Notice that I use the TransformColumn transformation so that I can convert multiple date columns in one line and don’t end up with additional custom columns. In other words, I’m updating the date columns in place. Finally, I change the data type to date so that I can join to a Date dimension.

You can easily extend this code to handle times in multiple time zones, such as to report the time depending on the geo location of the user who entered the data. This will require storing the user time zone, such as in the Dynamics systemusers table.

Designing Responsive Power BI Reports (Part 2)

In my previous post about responsive reports, I said that changes to the report design can dramatically reduce the report load time. But you will undoubtedly reach a point where you cannot optimize the report any further. After all, having a page with a single visual might be fast, but I doubt it would deliver much business value. What else can be done to speed up the reports and ideally achieve a page load time of a few seconds? Our next stop for that project is to revisit the solution architecture. The client initially opted for a hybrid architecture where the reports use live connection to on-prem SSAS Tabular models. However, a significant time was spent in Power BI showing “loading data” before rendering the report. What took so long?

In this case, Power BI was hosted in the Azure West region, the Tabular server in the company data center in Atlanta, and most users were in the East region. This resulted in round trips crossing the country for each visual.

  1. A user in the East region requests a report which is hosted in the West region.
  2. Each visual generates a query which is sent to Tabular in the company data center.
  3. SSAS returns data back to the West region.
  4. Report payload is sent to the user in the East region.

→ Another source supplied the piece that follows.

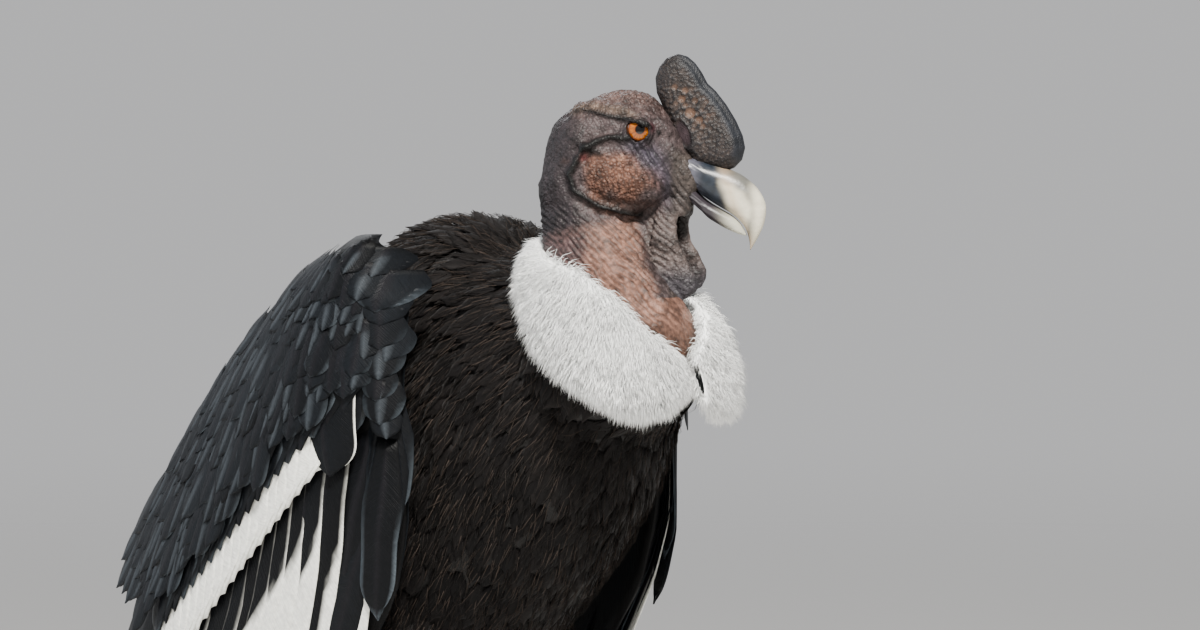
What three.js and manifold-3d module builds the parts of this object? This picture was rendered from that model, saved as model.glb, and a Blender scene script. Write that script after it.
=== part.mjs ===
// An adult male Andean condor, standing with its wings folded and its head turned to its left.
// Millimetres, +Z up, +X the way the body faces, +Y the bird's left. The floor is at z = 0.
import * as THREE from "three";
import { mergeVertices } from "three/addons/utils/BufferGeometryUtils.js";
import Module from "manifold-3d";

const wasm = await Module();
wasm.setup();

// Driving sizes
const GAP = 0.3; // between two sub-parts that meet
const BODY_PITCH = 52; // the folded wing and tail, in degrees below the horizontal
const HEAD_YAW = 38; // the head's turn to the bird's left, in degrees
const HEAD_CENTRE = [149, 12, 781];
const WRIST = [50, 686]; // x and z of the folded wing's bend
const TAIL_ROOT = [-222, 366]; // x and z
const TAIL_LENGTH = 350;
const TAIL_HALF_WIDTH = 84;
const HIP = [-52, 58, 430];
const KNEE = [2, 68, 345];
const ANKLE = [-74, 80, 140];
const FOOT = [-50, 84, 17];
const EYE_RADIUS = 11;

const rad = THREE.MathUtils.degToRad;
const at = (x, y, z) => new THREE.Vector3(x, y, z);
const LEFTWARD = at(0, 1, 0);

// A closed skin over a grid of rings, with a flat fan at each end
class LoftGeometry extends THREE.BufferGeometry {
  constructor(rings) {
    super();
    const sides = rings[0].length;
    const index = [];
    for (let i = 0; i + 1 < rings.length; i++) {
      for (let j = 0; j < sides; j++) {
        const a = i * sides + j;
        const b = i * sides + ((j + 1) % sides);
        index.push(a, b, a + sides, b, b + sides, a + sides);
      }
    }
    const last = (rings.length - 1) * sides;
    for (let j = 1; j + 1 < sides; j++) {
      index.push(0, j + 1, j, last, last + j, last + j + 1);
    }
    this.setFromPoints(rings.flat());
    this.setIndex(index);
  }
}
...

Ideally, users, reports, and data should be in the same region. However, a long-standing limitation of Power BI is that once the first user signs up for Power BI, Power BI determines the data region based the user location and you can’t move it unless you open a support ticket with Microsoft. Power BI Premium will let you create premium capacities in a different region, but by default these capacities will be created in the original Power BI region and you can’t change the region once the capacity is created either. The chart below shows the round-trip latency doubles if the user is in the East region, but Power BI is in the West.

We decided to move the semantic model to Power BI so that Power BI owns the data. Besides potentially improving the report load time, this architecture has also other important advantages (to learn more, read my “Power BI Large Datasets: The Good, the Bad, and the Ugly” post). If you’re not on Power BI Premium, that “movement” might not easy if you have opted to use Visual Studio or Tabular Editor for development. That’s because Power BI Pro doesn’t expose the XMLA endpoint, so your only option is to migrate the model to Power BI Desktop. But migrating an SSAS Tabular project to Power BI Desktop is not officially supported and there is no automatic migration path.

Thanks to the enhanced dataset metadata (a better name would have been “metadata done right this time”), you could opt for cracking the Power BI Desktop file and replacing the model schema (my “Power BI Source Control” blog has the steps to get to the schema). You might get lucky especially if your Tabular project uses structured data source (the only data source type supported by Power BI Desktop). However, if it uses legacy data sources, you must change every table to use a structured data source and making changes to the JSON schema by hand and Power BI Desktop refusing the load the model with every typo is no fun.

On the other hand, Power BI Premium lets you deploy the SSAS model to the workspace XMLA endpoint. The prerequisites are:

  1. Upgrade the Tabular model in Visual Studio to 1500 compatibility mode. This adds special annotations to the data source. If you don’t upgrade to 1500, you’ll find that you won’t be able to schedule the dataset for refresh as Power BI Service won’t show any connections.
  2. Enable the XMLA endpoint for read-write in the capacity settings.
  3. Enable the “Export data” tenant setting in Power BI (to learn more about this setting, read my “A False Sense of Security” blog).
  4. Like the “Export data” battle wasn’t enough, we found that we have to beg the Security group to enable also the “Analyze in Excel with on-premise datasets” tenant setting. I have no idea what this setting has to do with the XMLA endpoint. Luckily, Fidler showed us the exact error message that this setting must be enabled.
  5. In Visual Studio, change the model processing option to “Do not process”. The “Troubleshoot XMLA endpoint connectivity” article has the details.

Moving the semantic model paid big dividends. We could only see “loading data” for a moment. We also found that the network speed of the user connection and the browser play a significant role. For best performance, users should use Chrome or new Edge and have a broadband connection. We were able to reduce further the load time of the first page by enabling the published dataset for query caching which is only available in Power BI Premium.